>> START Data excerpt

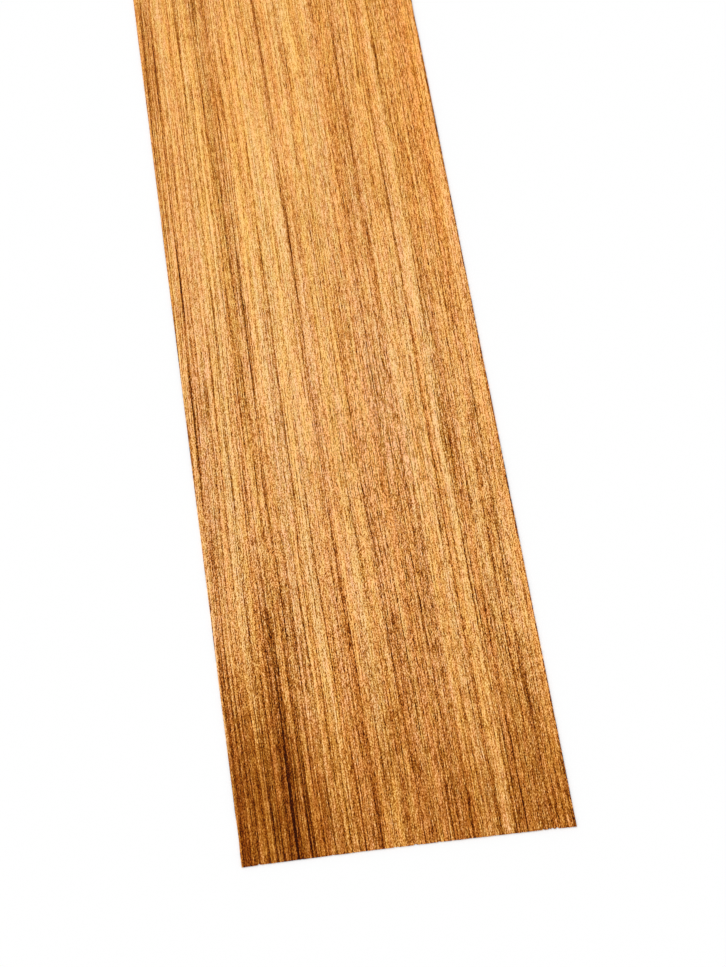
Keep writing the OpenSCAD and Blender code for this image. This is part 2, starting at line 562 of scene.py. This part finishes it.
def floor_material():
    mat = bpy.data.materials.new("studio_floor")
    mat.use_nodes = True
    b = mat.node_tree.nodes["Principled BSDF"]
    b.inputs["Base Color"].default_value = (0.9, 0.9, 0.9, 1)
    b.inputs["Roughness"].default_value = 0.9
    b.inputs["Specular IOR Level"].default_value = 0.0
    return mat


ALBEDO = 0.885

# ---------------------------------------------------------------- camera
cam_data = bpy.data.cameras.new("camera")
cam = bpy.data.objects.new("camera", cam_data)
bpy.context.collection.objects.link(cam)
cam_data.sensor_fit = "AUTO"
cam_data.sensor_width = 36.0
cam_data.lens = 780 * 36 / 967
cam_data.clip_start = 0.01
cam_data.clip_end = 50
cam.location = (0.0620, -0.3537, 0.3608)
cam.rotation_euler = Euler((math.radians(8.870), math.radians(10.033), math.radians(-9.384)), "XYZ")
bpy.context.scene.camera = cam

# ---------------------------------------------------------------- sheet
sheet = bpy.data.objects.new("veneer_sheet_wood", sheet_mesh())
bpy.context.collection.objects.link(sheet)
mod = sheet.modifiers.new("relief", "NODES")
mod.node_group = relief_group()
applied(sheet)
sheet.data.name = "veneer_sheet_wood"
sheet.data.materials.clear()
sheet.data.materials.append(wood_material())
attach(sheet, "root")
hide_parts("veneer_sheet")

# ---------------------------------------------------------------- floor, light
bpy.ops.mesh.primitive_circle_add(vertices=96, radius=30.0, fill_type="NGON", location=(0, 0, -0.00005))
floor = bpy.context.object
floor.name = "studio_floor"
floor.data.materials.append(floor_material())

world = bpy.data.worlds.new("studio")
bpy.context.scene.world = world
world.use_nodes = True
bg = world.node_tree.nodes["Background"]
bg.inputs[0].default_value = (1.0, 1.0, 1.0, 1)
bg.inputs[1].default_value = 0.77


# one broad soft light from beyond the far end, high and a little to the left
data = bpy.data.lights.new("key", "SUN")
data.energy = 1.31
data.angle = math.radians(35)
key = bpy.data.objects.new("key", data)
bpy.context.collection.objects.link(key)
key.location = (-0.35, 0.95, 1.55)
key.rotation_euler = (Vector((0.0, -0.1, 0.0)) - key.location).to_track_quat("-Z", "Y").to_euler()

bpy.context.scene.view_settings.view_transform = "Standard"
bpy.context.scene.view_settings.look = "None"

>> END Data excerpt

[Written request] Copy all the lines, exactly.

[Answer to this exercise]
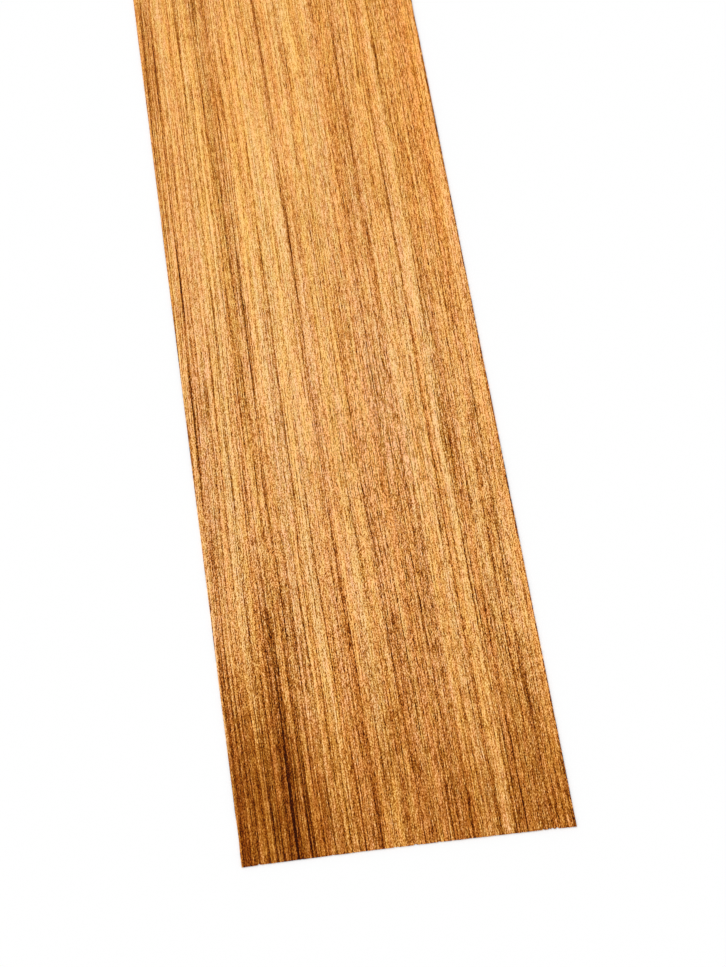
Keep writing the OpenSCAD and Blender code for this image. This is part 2, starting at line 562 of scene.py. This part finishes it.
def floor_material():
    mat = bpy.data.materials.new("studio_floor")
    mat.use_nodes = True
    b = mat.node_tree.nodes["Principled BSDF"]
    b.inputs["Base Color"].default_value = (0.9, 0.9, 0.9, 1)
    b.inputs["Roughness"].default_value = 0.9
    b.inputs["Specular IOR Level"].default_value = 0.0
    return mat


ALBEDO = 0.885

# ---------------------------------------------------------------- camera
cam_data = bpy.data.cameras.new("camera")
cam = bpy.data.objects.new("camera", cam_data)
bpy.context.collection.objects.link(cam)
cam_data.sensor_fit = "AUTO"
cam_data.sensor_width = 36.0
cam_data.lens = 780 * 36 / 967
cam_data.clip_start = 0.01
cam_data.clip_end = 50
cam.location = (0.0620, -0.3537, 0.3608)
cam.rotation_euler = Euler((math.radians(8.870), math.radians(10.033), math.radians(-9.384)), "XYZ")
bpy.context.scene.camera = cam

# ---------------------------------------------------------------- sheet
sheet = bpy.data.objects.new("veneer_sheet_wood", sheet_mesh())
bpy.context.collection.objects.link(sheet)
mod = sheet.modifiers.new("relief", "NODES")
mod.node_group = relief_group()
applied(sheet)
sheet.data.name = "veneer_sheet_wood"
sheet.data.materials.clear()
sheet.data.materials.append(wood_material())
attach(sheet, "root")
hide_parts("veneer_sheet")

# ---------------------------------------------------------------- floor, light
bpy.ops.mesh.primitive_circle_add(vertices=96, radius=30.0, fill_type="NGON", location=(0, 0, -0.00005))
floor = bpy.context.object
floor.name = "studio_floor"
floor.data.materials.append(floor_material())

world = bpy.data.worlds.new("studio")
bpy.context.scene.world = world
world.use_nodes = True
bg = world.node_tree.nodes["Background"]
bg.inputs[0].default_value = (1.0, 1.0, 1.0, 1)
bg.inputs[1].default_value = 0.77


# one broad soft light from beyond the far end, high and a little to the left
data = bpy.data.lights.new("key", "SUN")
data.energy = 1.31
data.angle = math.radians(35)
key = bpy.data.objects.new("key", data)
bpy.context.collection.objects.link(key)
key.location = (-0.35, 0.95, 1.55)
key.rotation_euler = (Vector((0.0, -0.1, 0.0)) - key.location).to_track_quat("-Z", "Y").to_euler()

bpy.context.scene.view_settings.view_transform = "Standard"
bpy.context.scene.view_settings.look = "None"